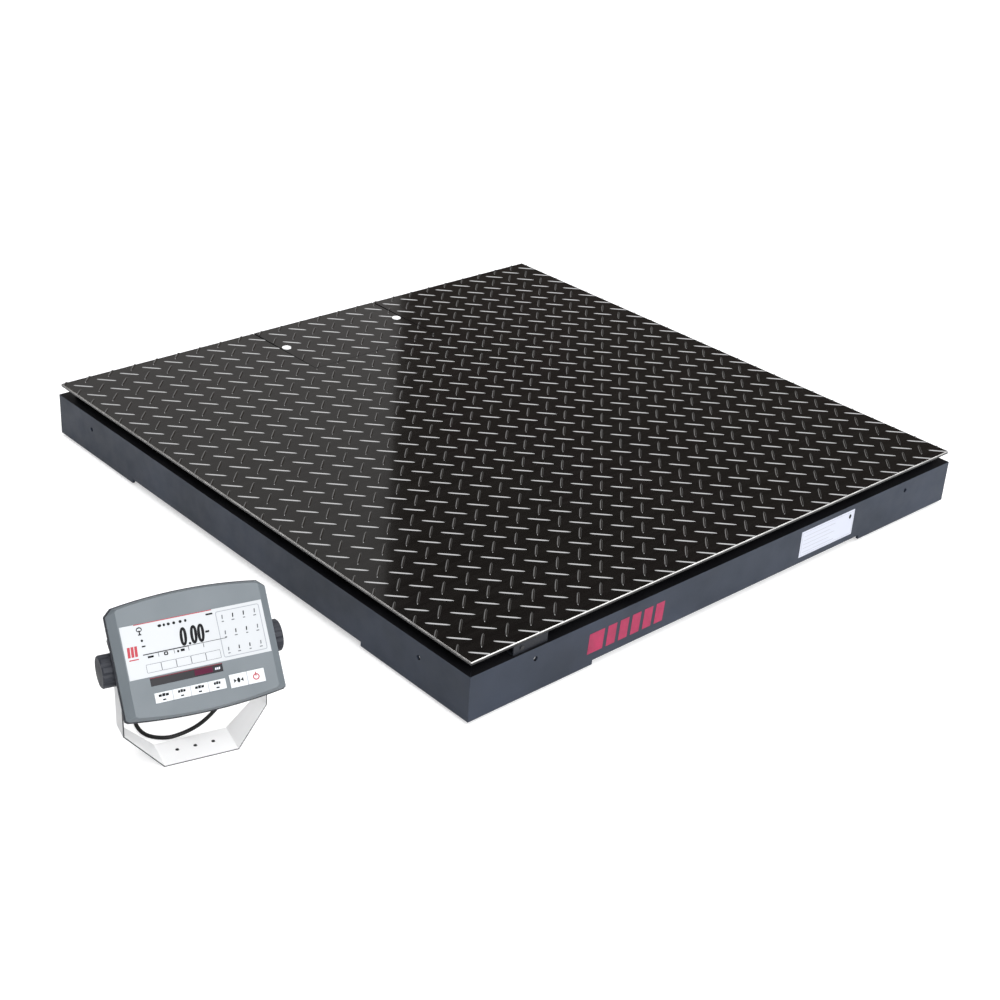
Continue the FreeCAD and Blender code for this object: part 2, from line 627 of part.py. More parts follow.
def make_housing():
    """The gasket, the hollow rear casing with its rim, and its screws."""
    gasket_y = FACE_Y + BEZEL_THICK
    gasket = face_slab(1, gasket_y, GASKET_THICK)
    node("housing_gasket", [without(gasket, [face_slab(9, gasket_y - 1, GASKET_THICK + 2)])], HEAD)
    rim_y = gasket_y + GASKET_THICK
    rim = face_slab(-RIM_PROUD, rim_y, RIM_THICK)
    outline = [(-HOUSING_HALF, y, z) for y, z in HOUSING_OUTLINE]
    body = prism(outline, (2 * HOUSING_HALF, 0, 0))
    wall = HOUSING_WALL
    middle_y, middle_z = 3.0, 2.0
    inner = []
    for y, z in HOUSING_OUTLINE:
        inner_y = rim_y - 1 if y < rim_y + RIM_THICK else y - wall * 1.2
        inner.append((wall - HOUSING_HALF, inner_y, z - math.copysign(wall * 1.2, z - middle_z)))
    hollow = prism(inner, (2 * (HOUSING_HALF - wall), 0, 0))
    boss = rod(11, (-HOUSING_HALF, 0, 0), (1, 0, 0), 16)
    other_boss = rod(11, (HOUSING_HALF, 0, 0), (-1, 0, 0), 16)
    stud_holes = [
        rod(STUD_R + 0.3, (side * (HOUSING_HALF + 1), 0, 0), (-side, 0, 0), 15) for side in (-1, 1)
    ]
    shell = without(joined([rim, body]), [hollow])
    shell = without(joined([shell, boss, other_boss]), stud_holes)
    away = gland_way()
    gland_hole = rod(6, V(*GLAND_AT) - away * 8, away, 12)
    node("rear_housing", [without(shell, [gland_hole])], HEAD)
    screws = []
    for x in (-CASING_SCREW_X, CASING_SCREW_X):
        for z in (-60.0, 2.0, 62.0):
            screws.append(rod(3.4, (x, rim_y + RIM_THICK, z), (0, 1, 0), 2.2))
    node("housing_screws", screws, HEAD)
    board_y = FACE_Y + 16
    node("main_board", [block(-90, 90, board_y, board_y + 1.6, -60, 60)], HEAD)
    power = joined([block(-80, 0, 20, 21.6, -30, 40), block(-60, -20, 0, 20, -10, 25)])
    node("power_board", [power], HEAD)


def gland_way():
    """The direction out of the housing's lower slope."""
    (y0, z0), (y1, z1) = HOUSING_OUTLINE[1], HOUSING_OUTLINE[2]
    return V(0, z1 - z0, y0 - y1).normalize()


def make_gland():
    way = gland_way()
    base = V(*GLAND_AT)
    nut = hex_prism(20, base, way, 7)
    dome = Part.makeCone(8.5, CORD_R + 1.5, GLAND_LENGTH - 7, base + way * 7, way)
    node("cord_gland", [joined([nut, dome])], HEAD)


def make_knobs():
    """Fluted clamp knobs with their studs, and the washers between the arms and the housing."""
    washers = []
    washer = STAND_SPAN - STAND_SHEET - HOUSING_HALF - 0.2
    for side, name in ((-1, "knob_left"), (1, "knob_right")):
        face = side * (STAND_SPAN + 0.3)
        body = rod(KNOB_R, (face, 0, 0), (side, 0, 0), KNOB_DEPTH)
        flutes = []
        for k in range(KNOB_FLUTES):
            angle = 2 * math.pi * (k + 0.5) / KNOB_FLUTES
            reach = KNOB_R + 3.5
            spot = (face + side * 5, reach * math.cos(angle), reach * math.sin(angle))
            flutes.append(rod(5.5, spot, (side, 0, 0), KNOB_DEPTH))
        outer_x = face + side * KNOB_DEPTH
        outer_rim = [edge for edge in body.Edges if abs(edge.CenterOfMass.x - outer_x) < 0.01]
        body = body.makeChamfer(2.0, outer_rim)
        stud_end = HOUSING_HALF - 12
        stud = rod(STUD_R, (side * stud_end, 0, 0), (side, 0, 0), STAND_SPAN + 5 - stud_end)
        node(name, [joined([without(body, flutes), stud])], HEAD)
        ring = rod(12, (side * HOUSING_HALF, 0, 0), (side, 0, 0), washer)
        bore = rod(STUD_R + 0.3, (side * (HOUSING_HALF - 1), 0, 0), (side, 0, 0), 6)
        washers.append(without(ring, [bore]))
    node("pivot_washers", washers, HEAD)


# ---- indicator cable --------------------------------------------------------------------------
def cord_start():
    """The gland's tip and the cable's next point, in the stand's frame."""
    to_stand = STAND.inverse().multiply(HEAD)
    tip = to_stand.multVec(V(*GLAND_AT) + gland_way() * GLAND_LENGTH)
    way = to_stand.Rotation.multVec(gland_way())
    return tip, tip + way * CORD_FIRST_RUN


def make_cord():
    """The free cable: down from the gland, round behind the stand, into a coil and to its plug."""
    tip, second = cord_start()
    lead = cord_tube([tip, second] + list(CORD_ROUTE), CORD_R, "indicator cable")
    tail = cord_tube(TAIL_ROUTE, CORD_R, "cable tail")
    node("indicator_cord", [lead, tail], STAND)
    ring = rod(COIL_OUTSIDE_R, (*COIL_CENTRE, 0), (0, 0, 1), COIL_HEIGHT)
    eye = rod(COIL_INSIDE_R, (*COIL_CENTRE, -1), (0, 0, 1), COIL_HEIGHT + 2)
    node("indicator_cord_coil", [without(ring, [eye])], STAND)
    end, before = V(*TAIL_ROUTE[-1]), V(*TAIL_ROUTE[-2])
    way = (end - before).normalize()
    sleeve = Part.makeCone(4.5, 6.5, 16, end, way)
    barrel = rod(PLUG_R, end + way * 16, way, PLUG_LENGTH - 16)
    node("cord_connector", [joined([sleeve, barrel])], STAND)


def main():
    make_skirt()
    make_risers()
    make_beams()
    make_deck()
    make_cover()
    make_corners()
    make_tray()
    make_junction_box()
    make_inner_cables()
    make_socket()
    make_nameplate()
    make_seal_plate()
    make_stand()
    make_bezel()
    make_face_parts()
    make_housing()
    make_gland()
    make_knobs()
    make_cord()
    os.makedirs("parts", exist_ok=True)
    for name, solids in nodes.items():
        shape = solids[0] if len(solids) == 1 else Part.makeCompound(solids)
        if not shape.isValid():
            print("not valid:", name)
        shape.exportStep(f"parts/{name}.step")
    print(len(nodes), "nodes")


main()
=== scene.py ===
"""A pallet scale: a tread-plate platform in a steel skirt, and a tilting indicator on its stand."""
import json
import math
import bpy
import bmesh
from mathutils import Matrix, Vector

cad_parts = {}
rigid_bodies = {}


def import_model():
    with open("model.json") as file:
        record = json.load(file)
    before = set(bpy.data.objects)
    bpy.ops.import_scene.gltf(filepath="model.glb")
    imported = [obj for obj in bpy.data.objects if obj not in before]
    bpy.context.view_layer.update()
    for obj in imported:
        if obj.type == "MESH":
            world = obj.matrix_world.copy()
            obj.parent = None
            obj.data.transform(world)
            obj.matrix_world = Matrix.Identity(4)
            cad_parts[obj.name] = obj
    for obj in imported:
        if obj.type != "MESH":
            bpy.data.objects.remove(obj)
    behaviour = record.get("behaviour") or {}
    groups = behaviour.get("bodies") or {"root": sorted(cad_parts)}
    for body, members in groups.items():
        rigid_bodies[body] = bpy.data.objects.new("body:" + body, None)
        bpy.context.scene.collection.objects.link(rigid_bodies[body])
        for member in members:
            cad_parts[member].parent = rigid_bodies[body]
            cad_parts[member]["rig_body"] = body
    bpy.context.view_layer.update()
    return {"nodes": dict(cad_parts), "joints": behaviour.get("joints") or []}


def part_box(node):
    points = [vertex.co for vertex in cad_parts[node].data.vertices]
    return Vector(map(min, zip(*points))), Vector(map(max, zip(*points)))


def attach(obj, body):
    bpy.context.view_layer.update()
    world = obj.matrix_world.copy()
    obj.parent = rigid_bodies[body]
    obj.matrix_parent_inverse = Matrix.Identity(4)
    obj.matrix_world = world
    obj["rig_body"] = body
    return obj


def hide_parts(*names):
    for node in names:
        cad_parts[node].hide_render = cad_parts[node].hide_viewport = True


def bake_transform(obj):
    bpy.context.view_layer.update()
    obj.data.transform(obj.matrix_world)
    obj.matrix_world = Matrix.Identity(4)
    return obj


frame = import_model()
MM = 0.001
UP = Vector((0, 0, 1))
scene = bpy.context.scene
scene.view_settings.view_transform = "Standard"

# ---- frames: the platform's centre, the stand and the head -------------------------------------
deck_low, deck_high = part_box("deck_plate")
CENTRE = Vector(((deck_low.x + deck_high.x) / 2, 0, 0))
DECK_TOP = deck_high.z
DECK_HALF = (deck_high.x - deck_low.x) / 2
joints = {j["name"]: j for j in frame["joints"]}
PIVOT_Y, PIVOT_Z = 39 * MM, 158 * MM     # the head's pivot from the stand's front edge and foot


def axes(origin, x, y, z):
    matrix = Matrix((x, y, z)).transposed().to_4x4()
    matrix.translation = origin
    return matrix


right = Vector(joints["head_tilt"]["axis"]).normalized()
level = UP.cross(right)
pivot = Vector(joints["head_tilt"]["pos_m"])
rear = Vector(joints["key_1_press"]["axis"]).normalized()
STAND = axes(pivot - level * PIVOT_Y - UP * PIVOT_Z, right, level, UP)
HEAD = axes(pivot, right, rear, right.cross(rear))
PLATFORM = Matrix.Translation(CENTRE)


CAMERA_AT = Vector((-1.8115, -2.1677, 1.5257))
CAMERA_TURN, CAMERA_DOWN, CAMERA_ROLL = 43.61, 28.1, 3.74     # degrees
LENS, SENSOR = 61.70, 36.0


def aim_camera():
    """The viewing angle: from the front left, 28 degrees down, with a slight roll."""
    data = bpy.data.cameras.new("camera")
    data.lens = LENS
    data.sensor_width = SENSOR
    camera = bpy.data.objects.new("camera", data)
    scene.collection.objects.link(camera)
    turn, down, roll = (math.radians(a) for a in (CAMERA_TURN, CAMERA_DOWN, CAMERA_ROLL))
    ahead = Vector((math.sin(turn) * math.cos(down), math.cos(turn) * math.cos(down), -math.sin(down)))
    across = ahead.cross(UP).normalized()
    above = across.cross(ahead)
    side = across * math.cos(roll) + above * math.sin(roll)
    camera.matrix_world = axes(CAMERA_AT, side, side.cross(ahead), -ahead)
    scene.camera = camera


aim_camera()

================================

**GIVEN REQUEST:** Transcribe the lines beginning at the one that contains "make_corners()" and ending at the one that contains "obj.parent = None", with nothing added or left out.

**SOLUTION FOR THIS PROBLEM:**
    make_corners()
    make_tray()
    make_junction_box()
    make_inner_cables()
    make_socket()
    make_nameplate()
    make_seal_plate()
    make_stand()
    make_bezel()
    make_face_parts()
    make_housing()
    make_gland()
    make_knobs()
    make_cord()
    os.makedirs("parts", exist_ok=True)
    for name, solids in nodes.items():
        shape = solids[0] if len(solids) == 1 else Part.makeCompound(solids)
        if not shape.isValid():
            print("not valid:", name)
        shape.exportStep(f"parts/{name}.step")
    print(len(nodes), "nodes")


main()
=== scene.py ===
"""A pallet scale: a tread-plate platform in a steel skirt, and a tilting indicator on its stand."""
import json
import math
import bpy
import bmesh
from mathutils import Matrix, Vector

cad_parts = {}
rigid_bodies = {}


def import_model():
    with open("model.json") as file:
        record = json.load(file)
    before = set(bpy.data.objects)
    bpy.ops.import_scene.gltf(filepath="model.glb")
    imported = [obj for obj in bpy.data.objects if obj not in before]
    bpy.context.view_layer.update()
    for obj in imported:
        if obj.type == "MESH":
            world = obj.matrix_world.copy()
            obj.parent = None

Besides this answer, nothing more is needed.